= Raehann Bryce-Davis =

American opera singer

Raehann Bryce-Davis (born May 17, 1986) is an American operatic mezzo-soprano and producer. Bryce-Davis was born in Mexico and raised in Keene, Texas. She attended the University of Texas at Arlington and the Manhattan School of Music, where she was a student of Cynthia Hoffmann. She is a winner of the 2018 George London Award at the George London Competition, the 2017 Concorso Lirico di Portofino, the 2016 Richard F. Gold Career Grant from Merola Opera Program, the 2015 International Hilde Zadek Competition in Vienna and the 2015 Sedat Gürel - Güzin Gürel International Voice Competition in Istanbul. Bryce-Davis has been acclaimed across Europe and North America for her portrayals of Verdi roles such as Eboli, Azucena, and Preziosilla, as well as bel canto heroines such as Leonora from Donizetti's La Favorite and Sara in Roberto Devereux. In concert, solo highlights include performances of Verdi's Requiem at Carnegie Hall with the Oratorio Society of New York, conducted by Kent Tritle, Verdi's Requiem with the Montreal Symphony Orchestra under Kent Nagano, Elgar's Sea Pictures at the Vienna Musikverein with Jun Märkl, and a Grammy-nominated performance of Pulitzer Prize-winning Paul Moravec and Mark Campbell's Sanctuary Road.

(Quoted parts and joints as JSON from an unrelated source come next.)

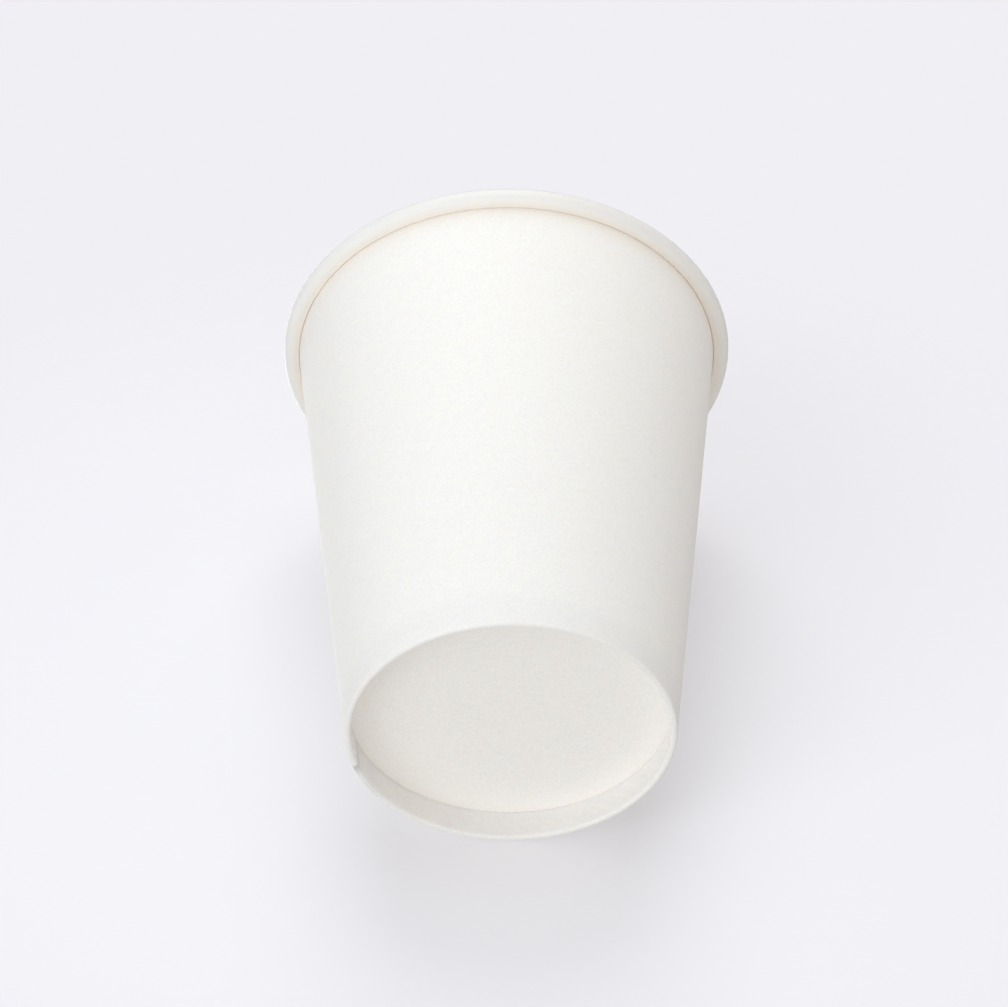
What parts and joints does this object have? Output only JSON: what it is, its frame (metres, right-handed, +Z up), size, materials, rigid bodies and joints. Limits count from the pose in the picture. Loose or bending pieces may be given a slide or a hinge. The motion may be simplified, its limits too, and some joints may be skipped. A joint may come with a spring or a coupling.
{
  "type": "paper coffee cup",
  "caption": "Plain white single-wall paper hot cup with a rolled rim, a glued side seam and a recessed bottom disc held in a folded-in hem.",
  "frame": {"origin": "centre of the ring that the cup stands on, at the underside of the folded bottom edge", "axes": "+Z up the cup's axis from the base to the rim; the glued side seam is 20 degrees from +X towards +Y"},
  "size_m": [0.08, 0.08, 0.092],
  "materials": {
    "sidewall_board": "uncoated matt white outside, thin satin film inside",
    "bottom_board": "uncoated matt off-white below, thin satin film above"
  },
  "bodies": {
    "root": {"sidewall": "sidewall_board", "bottom_disc": "bottom_board"}
  },
  "joints": []
}
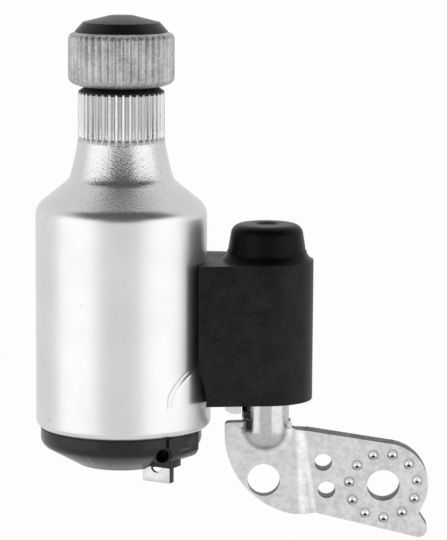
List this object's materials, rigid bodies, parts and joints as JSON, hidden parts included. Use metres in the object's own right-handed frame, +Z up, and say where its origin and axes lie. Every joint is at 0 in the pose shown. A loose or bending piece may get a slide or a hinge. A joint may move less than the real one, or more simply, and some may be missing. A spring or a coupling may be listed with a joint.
{
  "type": "bottle dynamo",
  "caption": "Bicycle bottle dynamo: silver bottle casing with fluted neck, ridged drive roller, black cap and base, black sprung hinge with release button, on a pressed steel bolt-on bracket.",
  "frame": {"origin": "centre of the bracket's bolt hole, halfway through the plate", "axes": "+Z up along the dynamo's shaft, +Y away from the side the picture shows, +X from the dynamo towards the bolted end of the bracket"},
  "size_m": [0.0881, 0.038, 0.1178],
  "materials": {
    "zinc_steel": "pressed steel, dull zinc plate",
    "bright_steel": "turned or stamped steel, bright plate",
    "spring_steel": "spring steel",
    "bronze": "sintered bronze",
    "contact_brass": "rolled brass strip",
    "casing_aluminium": "satin-bright drawn aluminium",
    "roller_zinc": "matt die-cast roller",
    "base_plastic": "smooth charcoal plastic",
    "housing_plastic": "fine-grained black plastic",
    "button_plastic": "smooth black plastic",
    "cap_plastic": "black plastic",
    "seal_rubber": "black rubber",
    "ivory_plastic": "natural nylon",
    "enamelled_wire": "enamelled copper winding",
    "magnet_ferrite": null
  },
  "bodies": {
    "bracket": {"bracket_plate": "zinc_steel", "hinge_post": "bright_steel", "weld_beads": "zinc_steel", "thrust_washer": "bronze", "spindle_washer": "bright_steel", "spindle_circlip": "spring_steel"},
    "dynamo": {"casing": "casing_aluminium", "base_cap": "base_plastic", "base_gasket": "seal_rubber", "thrust_pad": "ivory_plastic", "lower_bearing": "bronze", "upper_bearing": "bronze", "neck_seal": "seal_rubber", "yoke_ring": "zinc_steel", "upper_claws": "zinc_steel", "lower_claws": "zinc_steel", "bobbin": "ivory_plastic", "winding": "enamelled_wire", "terminal_contact": "contact_brass", "terminal_spring": "spring_steel", "hinge_housing": "housing_plastic", "housing_screws": "bright_steel", "hinge_bush": "bronze", "button_collar": "housing_plastic", "hinge_spring": "spring_steel", "button_spring": "spring_steel"},
    "rotor": {"rotor_shaft": "bright_steel", "magnet_hub": "ivory_plastic", "rotor_magnet": "magnet_ferrite", "shaft_circlip": "spring_steel", "drive_roller": "roller_zinc", "lock_washer": "spring_steel", "roller_nut": "bright_steel", "roller_cap": "cap_plastic"},
    "button": {"release_button": "button_plastic", "latch_plate": "bright_steel"},
    "clip": {"terminal_clip": "bright_steel"}
  },
  "joints": [
    {"name": "hinge_swing", "type": "hinge", "parent": "bracket", "child": "dynamo", "pos_m": [-0.0267, -0.00264, 0.03], "axis": [0, 0, 1], "range_deg": [0, 24], "stiffness_Nm_per_rad": 0.6, "springref_deg": -51.57, "deforming": ["hinge_spring"]},
    {"name": "rotor_spin", "type": "hinge", "parent": "dynamo", "child": "rotor", "pos_m": [-0.059, -0.00264, 0.0952], "axis": [0, 0, 1], "continuous": true},
    {"name": "button_press", "type": "slide", "parent": "dynamo", "child": "button", "axis": [0, 0, -1], "range_m": [0, 0.0019], "stiffness_N_per_m": 1500, "springref_m": -0.003, "deforming": ["button_spring"]},
    {"name": "clip_press", "type": "slide", "parent": "dynamo", "child": "clip", "axis": [0, 0, 1], "range_m": [0, 0.0033], "stiffness_N_per_m": 400, "springref_m": -0.003, "deforming": ["terminal_spring"]}
  ]
}
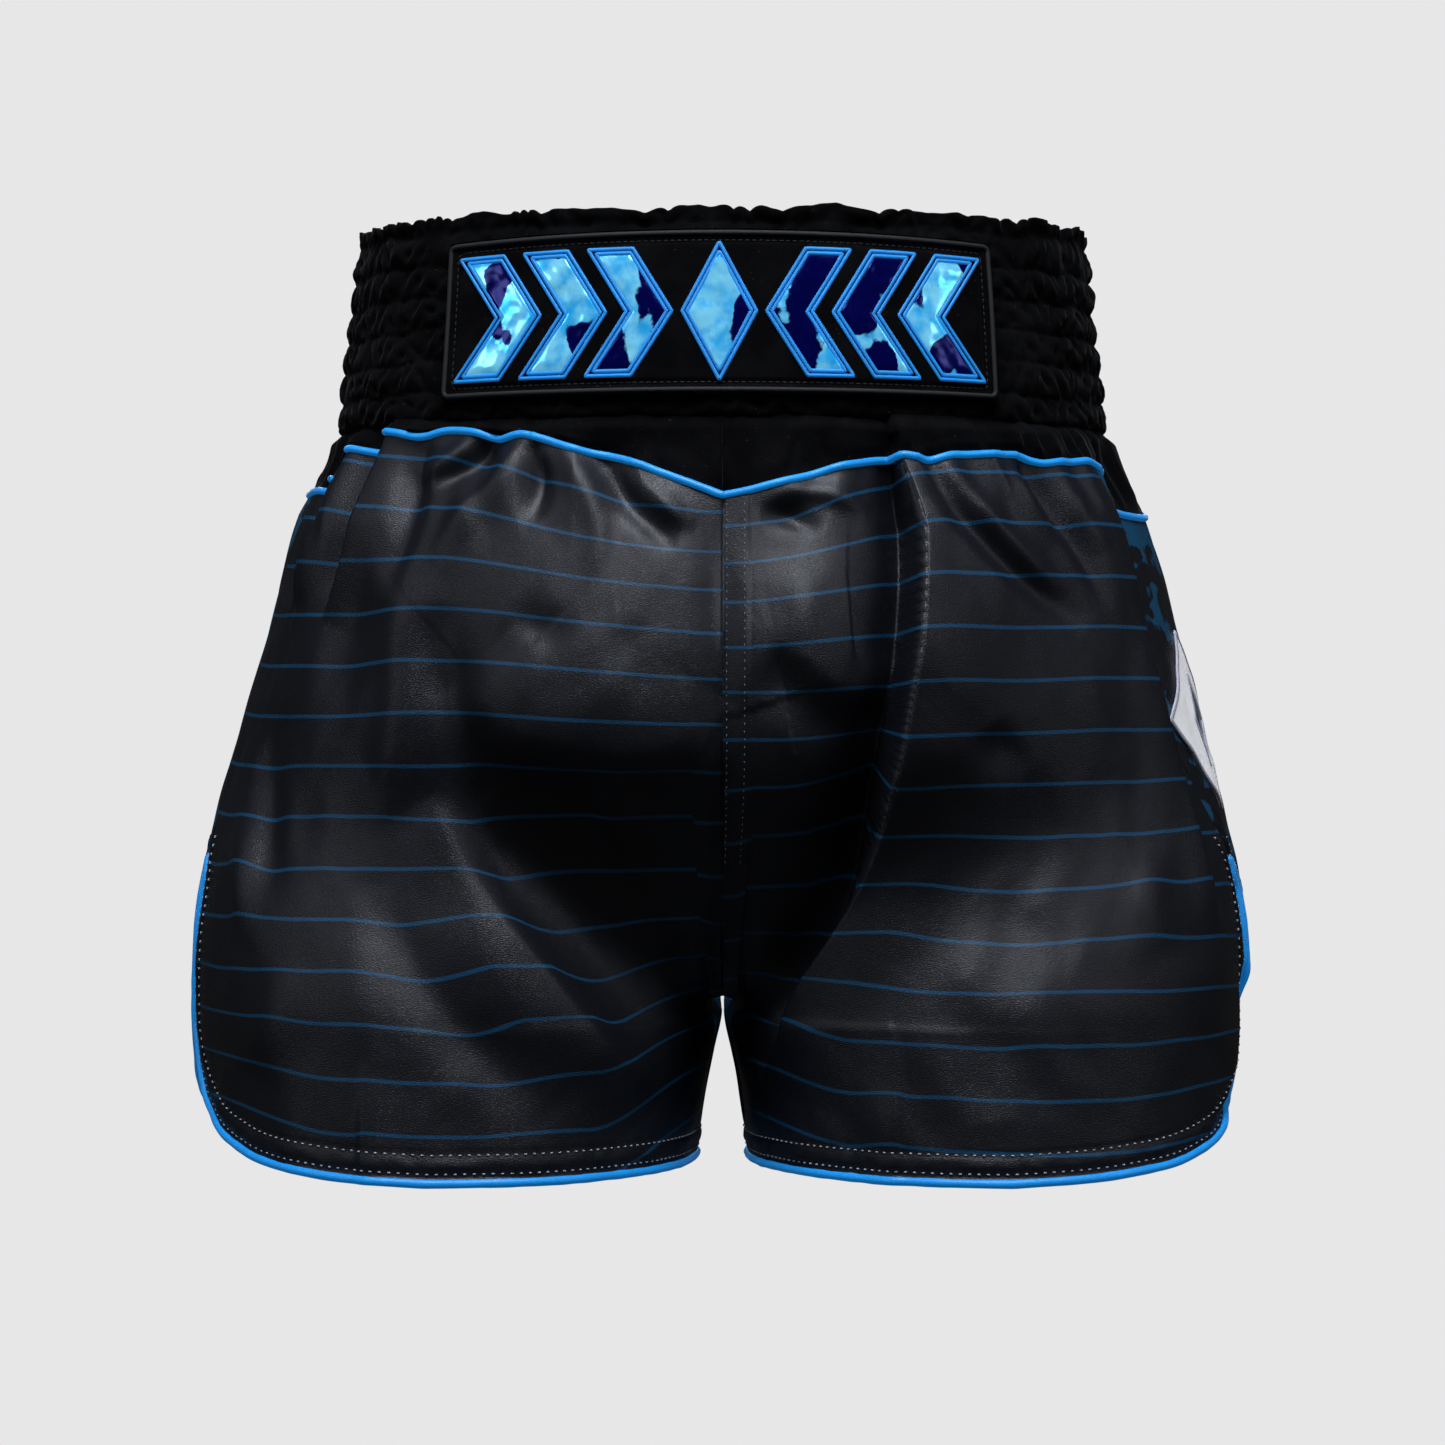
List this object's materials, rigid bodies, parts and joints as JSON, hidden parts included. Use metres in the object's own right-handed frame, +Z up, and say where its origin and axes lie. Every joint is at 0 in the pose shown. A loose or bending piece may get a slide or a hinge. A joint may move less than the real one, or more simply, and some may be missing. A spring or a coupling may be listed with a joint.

In 2022, Bryce-Davis made house and role debuts at the Metropolitan Opera as Baba the Turk in The Rake's Progress, at La Monnaie, Brussels, as La Zia Principessa in Suor Angelica, and at Washington National Opera as Azucena in Il trovatore.

In 2021, she returned to both Los Angeles Opera and the Staatstheater Nürnberg as Azucena, and gave solo recitals at both the Tuesday Musical Club in San Antonio, Texas, with pianist Heeyoung Choi, and for the Merola Opera Program with pianist Jeanne-Minette Cilliers.

In 2020, during the COVID-19 pandemic, she produced the music video "To the Afflicted" which became an official video for World Opera Day, and in 2021 she served as executive producer, concept creator, and performer in the award-winning digital short "Brown Sounds" with the LA Opera and Aural Compass Projects.

Bryce-Davis is a co-founder of the Black Opera Alliance.